# [What you have to do]
From the line that includes "More parts follow." to the last line of the data, quote each line precisely; both boundary lines belong in the answer.

# [Records for the exercise]
◆ ◆ ◆ ◆
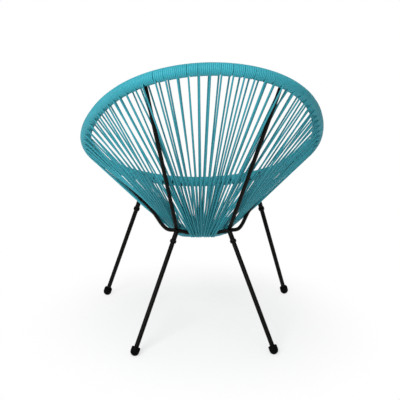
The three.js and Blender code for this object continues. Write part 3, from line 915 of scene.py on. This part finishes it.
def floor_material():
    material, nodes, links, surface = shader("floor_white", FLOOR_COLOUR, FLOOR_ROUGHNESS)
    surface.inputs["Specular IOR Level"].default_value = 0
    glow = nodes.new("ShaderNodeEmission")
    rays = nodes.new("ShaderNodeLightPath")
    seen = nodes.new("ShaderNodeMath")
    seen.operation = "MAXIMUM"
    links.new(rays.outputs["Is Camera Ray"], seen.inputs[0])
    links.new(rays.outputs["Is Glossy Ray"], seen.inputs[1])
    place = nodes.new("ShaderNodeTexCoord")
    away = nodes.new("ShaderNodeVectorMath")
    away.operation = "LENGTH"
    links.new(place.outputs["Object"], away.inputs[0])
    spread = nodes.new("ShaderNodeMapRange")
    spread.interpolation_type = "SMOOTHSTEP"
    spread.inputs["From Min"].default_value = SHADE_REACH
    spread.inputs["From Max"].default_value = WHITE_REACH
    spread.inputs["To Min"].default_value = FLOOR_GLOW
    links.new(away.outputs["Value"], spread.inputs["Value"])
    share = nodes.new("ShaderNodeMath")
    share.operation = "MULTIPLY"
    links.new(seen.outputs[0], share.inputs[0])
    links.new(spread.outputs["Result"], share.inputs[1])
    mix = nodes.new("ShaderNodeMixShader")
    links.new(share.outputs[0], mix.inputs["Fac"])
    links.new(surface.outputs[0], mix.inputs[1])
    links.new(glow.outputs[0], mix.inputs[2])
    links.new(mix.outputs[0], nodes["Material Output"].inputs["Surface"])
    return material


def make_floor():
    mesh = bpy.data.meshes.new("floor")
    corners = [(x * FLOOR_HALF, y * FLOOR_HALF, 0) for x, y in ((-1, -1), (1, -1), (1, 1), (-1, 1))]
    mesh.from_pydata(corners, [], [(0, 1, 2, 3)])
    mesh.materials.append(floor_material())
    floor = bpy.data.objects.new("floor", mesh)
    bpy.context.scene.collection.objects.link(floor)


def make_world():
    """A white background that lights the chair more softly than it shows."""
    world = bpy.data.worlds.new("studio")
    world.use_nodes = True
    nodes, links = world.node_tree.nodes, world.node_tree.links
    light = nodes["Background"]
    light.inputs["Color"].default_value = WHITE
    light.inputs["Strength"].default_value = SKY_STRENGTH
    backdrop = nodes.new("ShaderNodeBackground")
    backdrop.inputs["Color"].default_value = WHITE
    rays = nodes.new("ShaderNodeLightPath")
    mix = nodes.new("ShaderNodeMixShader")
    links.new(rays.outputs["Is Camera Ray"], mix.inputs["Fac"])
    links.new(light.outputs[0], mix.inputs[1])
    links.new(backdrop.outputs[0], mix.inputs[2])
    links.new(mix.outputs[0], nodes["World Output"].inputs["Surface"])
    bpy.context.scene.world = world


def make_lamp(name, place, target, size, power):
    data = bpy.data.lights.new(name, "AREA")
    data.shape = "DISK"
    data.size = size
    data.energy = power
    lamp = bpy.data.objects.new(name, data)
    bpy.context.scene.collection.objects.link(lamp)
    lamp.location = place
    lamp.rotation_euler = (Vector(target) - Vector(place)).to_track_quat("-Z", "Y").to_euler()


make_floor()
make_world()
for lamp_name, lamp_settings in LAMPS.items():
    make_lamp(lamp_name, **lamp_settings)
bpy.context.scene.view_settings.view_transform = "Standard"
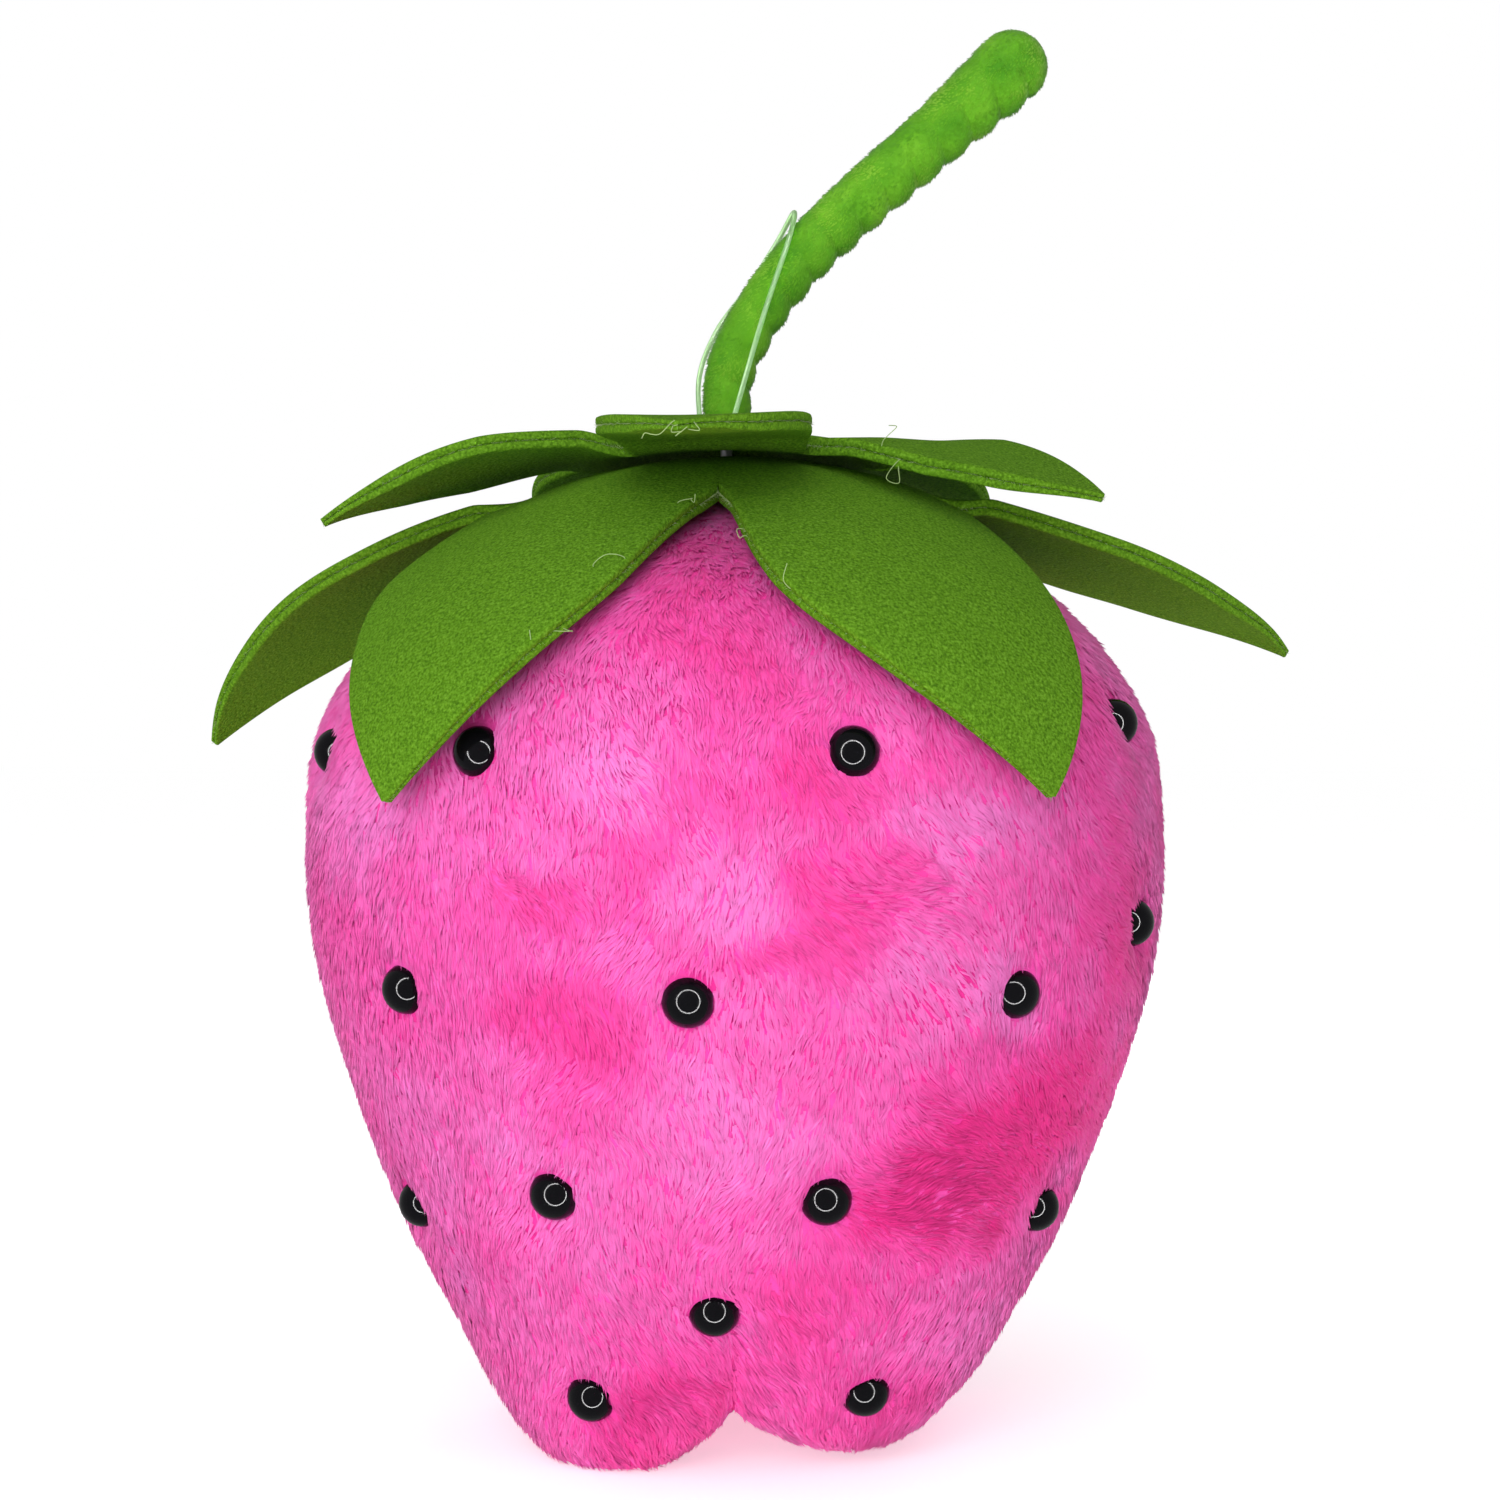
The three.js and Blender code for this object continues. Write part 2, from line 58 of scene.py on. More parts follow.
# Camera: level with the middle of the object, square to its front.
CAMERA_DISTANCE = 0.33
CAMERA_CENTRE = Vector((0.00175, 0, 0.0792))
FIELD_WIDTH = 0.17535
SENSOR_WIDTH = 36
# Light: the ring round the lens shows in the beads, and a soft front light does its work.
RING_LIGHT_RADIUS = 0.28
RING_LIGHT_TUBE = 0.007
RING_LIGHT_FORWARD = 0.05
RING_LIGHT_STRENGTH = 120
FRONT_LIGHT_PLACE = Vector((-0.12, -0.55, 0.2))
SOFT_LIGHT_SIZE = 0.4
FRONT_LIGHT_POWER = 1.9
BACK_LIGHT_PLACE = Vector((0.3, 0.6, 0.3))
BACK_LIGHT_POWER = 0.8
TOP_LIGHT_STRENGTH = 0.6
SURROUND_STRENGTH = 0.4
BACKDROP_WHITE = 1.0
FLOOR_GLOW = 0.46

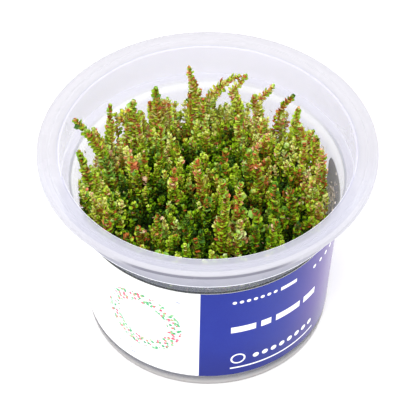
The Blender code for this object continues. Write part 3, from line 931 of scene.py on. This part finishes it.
◆ ◆ ◆ ◆
# [Complete answer]
The three.js and Blender code for this object continues. Write part 2, from line 58 of scene.py on. More parts follow.
# Camera: level with the middle of the object, square to its front.
CAMERA_DISTANCE = 0.33
CAMERA_CENTRE = Vector((0.00175, 0, 0.0792))
FIELD_WIDTH = 0.17535
SENSOR_WIDTH = 36
# Light: the ring round the lens shows in the beads, and a soft front light does its work.
RING_LIGHT_RADIUS = 0.28
RING_LIGHT_TUBE = 0.007
RING_LIGHT_FORWARD = 0.05
RING_LIGHT_STRENGTH = 120
FRONT_LIGHT_PLACE = Vector((-0.12, -0.55, 0.2))
SOFT_LIGHT_SIZE = 0.4
FRONT_LIGHT_POWER = 1.9
BACK_LIGHT_PLACE = Vector((0.3, 0.6, 0.3))
BACK_LIGHT_POWER = 0.8
TOP_LIGHT_STRENGTH = 0.6
SURROUND_STRENGTH = 0.4
BACKDROP_WHITE = 1.0
FLOOR_GLOW = 0.46

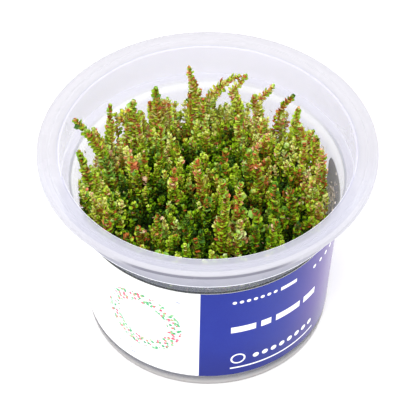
The Blender code for this object continues. Write part 3, from line 931 of scene.py on. This part finishes it.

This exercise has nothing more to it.